Re: Unicode escape sequence | Re: draft-ietf-httpbis-header-structure-00, unicode range from Matthew Kerwin on 2016-12-15 (ietf-http-wg@w3.org from October to December 2016)

From: Matthew Kerwin <matthew@kerwin.net.au>
Date: Thu, 15 Dec 2016 11:57:40 +1000
To: Kari Hurtta <hurtta-ietf@elmme-mailer.org>
Cc: Julian Reschke <julian.reschke@gmx.de>, Alexey Melnikov <alexey.melnikov@isode.com>, Poul-Henning Kamp <phk@phk.freebsd.dk>, Ilari Liusvaara <ilariliusvaara@welho.com>, HTTP working group mailing list <ietf-http-wg@w3.org>, Poul-Henning Kamp <phk@varnish-cache.org>
Message-ID: <CACweHNDbv9dDXqjpU61HvfpgZ6Dt4S-CG=GjwOZcwaZh6LEirQ@mail.gmail.com>

On 15 December 2016 at 03:39, Kari Hurtta <hurtta-ietf@elmme-mailer.org>
wrote:

> Matthew Kerwin <matthew@kerwin.net.au>: (Wed Dec 14 13:53:45 2016)
> > It says that "forms that use explicit string delimiters are generally
> > preferred over other alternatives. In many contexts, symmetric paired
> > delimiters are easier to recognize and understand than visually unrelated
> > ones." So brackets are good.
> >
> > And while it advises against using Perl's \x{NNNN...} syntax (because of
> > potential ambiguities with two-digit hex codes), it doesn't say anything
> at
> > all about \u{N...}
> >
>

I have should noted here that Ruby uses this \u{N...} syntax, including
the lower limit of one hexadecimal digit.  This is a valid string literal
in Ruby:

"\u{df}\u{9}\u{1f602}"



> > Curly braces cost 14+15 bits in HPACK, parentheses 10+10 (incidentally
> > cheaper than single quotes, which are 11+11). It's also convenient that
> > little 'u' is one bit cheaper than little 'x'.
> >
> > I don't think parentheses are at too much risk of needing escaping, so it
> > seems like the solution that goes with BCP 137, and compresses alright
> with
> > HPACK, is:
> >
> >     %x5c.75.28 1*6HEXDIGIT %x29
> >
> > It's still a little bit clunky for things like "Stra\u(df)e", but not so
> > bad for emoji "\u(1f602)" and somewhere in between for Hiragana "
> > \u(3053)\u(3093)\u(306b)\u(3064)".
>
>
> I think that this is best suggestion so far.
>
> But can this also be shorter ?
>
>      %x5c.28 1*6HEXDIGIT %x29
>
> Makes
>
>         \(3064)
>
>
> { Yes, it is not visible that this is hexadecimal. }
>
>
There is precedent, although I'm not sure if it's a good precedent: the
"content" attribute in CSS uses:

    %5c 1*6HEXDIGIT

...which is both undelimited (which I oppose) and without an explicit
hexadecimal indicator (about which I'm mostly ambivalent.)



>
> Although
>
>         EmbeddedUnicodeChar =  %x5C.75.27 4*6HEXDIG %x27
>
> works for me.
>
>
I suppose it comes down to a question of which data we want to target for
optimisation, and then taking measurements and evaluating them.
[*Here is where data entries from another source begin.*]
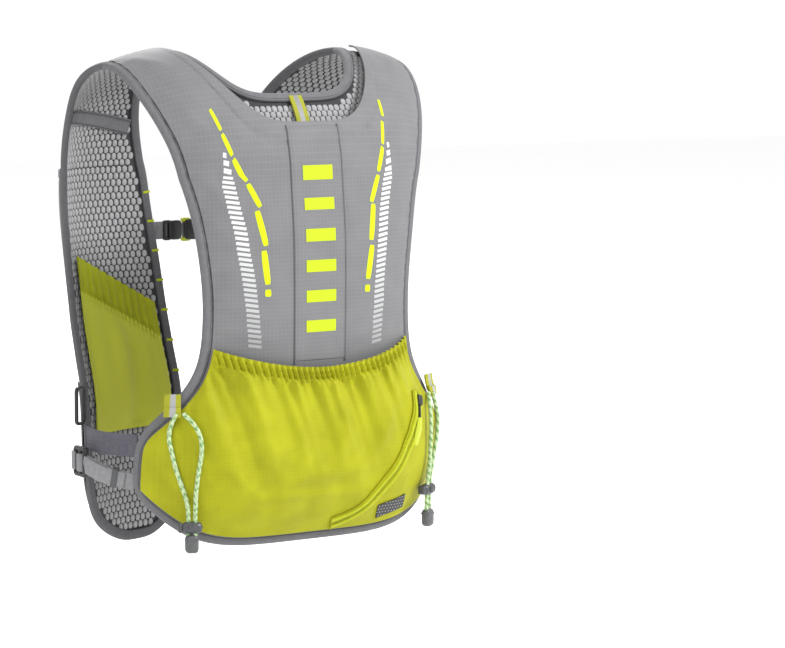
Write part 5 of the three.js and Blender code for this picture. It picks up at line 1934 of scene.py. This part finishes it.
def tape_side(side: Side, x: float, v: float, hand: Hand, past: float) -> Array:
    """The outer side of an edge tape, where something is sewn to it."""
    at = lambda w: BODY.place(side, np.array(x), np.array(w), SHELL / 2)
    point = at(v)
    aside = unit(np.cross(at(v + 1) - point, BODY.outward(side, np.array(x), np.array(v))))
    sign = 1 if np.sign(aside[0]) == hand.value else -1
    return point + aside * sign * (BINDING_WIDTH + past)


def ribbon(points: Sequence[Array], wide: Array, outline: Array, step: float = 1.5) -> Shape:
    """A band along a curve, its width along a given direction."""
    path = dense_path(points, step)
    tangent = unit(np.gradient(path, axis=0))
    aside = unit(wide - (tangent * wide).sum(-1, keepdims=True) * tangent)
    normals = np.cross(aside, tangent)
    return sweep(path, normals, outline)


def ribbed_outline(width: float, thick: float, ribs: int) -> Array:
    """A flat section whose two faces carry ribs."""
    u = np.linspace(-0.5, 0.5, ribs * 8 + 1)
    wave = thick / 2 * (0.72 + 0.28 * np.abs(np.cos(np.pi * ribs * u)))
    upper = np.column_stack([u * width, wave])
    return np.concatenate([upper, upper[::-1] * [1, -1]])


@dataclass
class Flank:
    """The straps and fittings that close one flank of the vest."""

    wardrobe: Wardrobe
    hand: Hand
    elastic_drop: float = 311.0
    lock_drop: float = 328.0
    strap_drop: float = 341.0
    loop_drop: float = 286.0

    def build(self) -> None:
        """Builds the elastic, the lock, the strap and the slot loop."""
        f = self.wardrobe.finishes
        hand, word = self.hand, self.hand.word
        sign = hand.value
        up, out = np.array([0.0, 0, 1]), np.array([float(sign), 0, 0])
        outer = lambda drop: sign * float(front_outer(np.array(-drop)))
        edge = lambda drop: sign * float(back_edge(np.array(-drop)))
        front = tape_side(Side.FRONT, outer(self.elastic_drop), -self.elastic_drop, hand, -1.0)
        back = tape_side(Side.BACK, edge(self.elastic_drop), -self.elastic_drop, hand, -1.0)
        bowed = (front + back) / 2 + out * 10
        elastic = ribbon([front, bowed, back], up, ribbed_outline(18.0, 2.4, 6))
        self.wardrobe.put(
            f"flank_elastic_{word}", elastic, f.elastic, "webbing", [f"side_elastic_{word}"]
        )

        base = tape_side(Side.FRONT, outer(self.lock_drop), -self.lock_drop, hand, 0.0)
        lock = base + np.array([sign * 13.0, 13.0, 0.0])
        axes = (np.array([0.0, 1, 0]), up, out)
        shapes = [
            ring_of(21.0, 25.0, 4.0, 3.6, 4.4).moved(lock, *axes),
            block(4.4, 22.0, 4.2, 1.6, 1.3).moved(lock, *axes),
            block(3.0, 18.0, 2.6, 1.2, 0.9).moved(lock + out * 2.0 + np.array([0, 8.8, 0]), *axes),
        ]
        self.wardrobe.put(
            f"flank_lock_{word}", Shape.joined(shapes), f.plastic, "plastic", [f"ladder_lock_{word}"]
        )

        start = base - out * 1.0
        end = lock + np.array([0.0, -8.0, 0.0])
        middle = (start + end) / 2 + out * 1.5
        tab = [ribbon([start, middle, end], up, rounded_rect(15.0, 1.7, 0.7, 2), 1.0)]
        turned = [
            end + out * 0.2, end + out * 2.6 + np.array([0, 1.0, 0]), end + out * 1.4 - np.array([0, 5.0, 0])
        ]
        tab.append(ribbon(turned, up, rounded_rect(15.0, 1.3, 0.5, 2), 1.0))
        self.wardrobe.put(
            f"flank_tab_{word}", Shape.joined(tab), f.webbing, "webbing", [f"lock_tab_{word}"]
        )

        strap_back = tape_side(Side.BACK, edge(self.strap_drop), -self.strap_drop, hand, -1.0)
        strap_front = lock + np.array([0.0, 9.0, -0.6])
        strap_middle = (strap_back + strap_front) / 2 + out * 5
        wide = unit(np.array([0, 0.4, 1.0]))
        straps = [ribbon([strap_front, strap_middle, strap_back], wide, rounded_rect(15.0, 1.7, 0.7, 2))]
        over = [
            lock + out * 0.5 + np.array([0, 6.5, -0.5]), lock + out * 3.4 + np.array([0, 1.0, -0.5]),
            lock + out * 1.0 + np.array([0, -4.5, -1.0]),
        ]
        straps.append(ribbon(over, up, rounded_rect(14.6, 1.4, 0.6, 2), 1.0))
        tail_top = strap_front + out * 2.6
        tail = [tail_top, strap_middle + out * 2.9, strap_back * 0.75 + strap_middle * 0.25 + out * 2.6]
        straps.append(ribbon(tail, wide, rounded_rect(14.4, 1.4, 0.6, 2)))
        self.wardrobe.put(
            f"flank_strap_{word}", Shape.joined(straps), f.webbing, "webbing", [f"side_strap_{word}"]
        )
        keeper_at = strap_middle * 0.6 + strap_back * 0.4 + out * 1.6
        run = unit(strap_back - strap_middle)
        upright = unit(wide - run * (wide @ run))
        keeper = ring_of(17.5, 5.2, 1.6, 1.4, 5.0).moved(keeper_at, upright, np.cross(run, wide), run)
        self.wardrobe.put(f"flank_keeper_{word}", keeper, f.grey_plastic, "plastic")

        loop_base = tape_side(Side.FRONT, outer(self.loop_drop), -self.loop_drop, hand, 2.4)
        turn = np.array([sign * math.cos(0.5), math.sin(0.5), 0.0])
        ring = ring_of(13.0, 32.0, 4.4, 2.6, 3.2).moved(loop_base + turn * 6.3, turn, up, np.cross(turn, up))
        self.wardrobe.put(f"flank_ring_{word}", ring, f.plastic, "plastic", [f"slot_loop_{word}"])


# The elastic loops

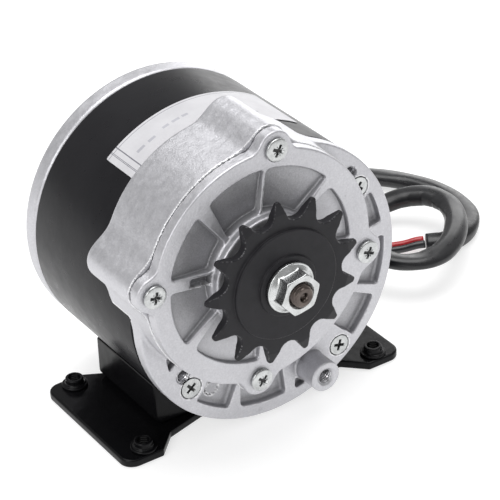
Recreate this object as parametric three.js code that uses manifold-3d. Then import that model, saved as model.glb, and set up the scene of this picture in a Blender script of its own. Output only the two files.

It sounds like Julian thinks «%x5c.75 DELIM 1*6HEXDIGIT DELIM» "\u(abc)" is
verbose, and we don't have many opinions yet on «%x5c.28 1*6HEXDIGIT %x29»
"\(abc)"

I'm not sure at what point this decision becomes so minor that it's just
paint on a bike shed. :)



> > Cheers
> >
> >
> >
> > > Best regards, Julian
> > >
> > > PS: and, as a nit, it's strange that the syntax uses delimiters but
> > > doesn't allow sequences of 1 to 3 HEXDIGs...
> > >
> > >
> > Having just written "\u(df)" I kind of understand; it really feels like
> > I'm describing an octet rather than a codepoint. I don't think there's a
> > *technical* reason, though.
>
> Yes.
>
> >                              Is it alright to see "\u(9)" or an
> equivalent
> > in text?
>
>         Or is that "\(9)" alright if 'u' is also dropped.
>
> If that wanted to be avoid, that means
>
>         %x5c.75.28 3*6HEXDIGIT %x29
>
> or
>
>         %x5c.28 3*6HEXDIGIT %x29
>
> on my newest suggestion.
>
>
Left-padding a with zeroes to make three digits screams "octal" at me,
even when they're not all octal digits, which elicits an even stronger
Pavlovian response. I think it has to be either
1*6
or
4*6
, and I lean towards
1*6
.

Cheers
-- 
  Matthew Kerwin
  http://matthew.kerwin.net.au/

Received on Thursday, 15 December 2016 01:58:14 UTC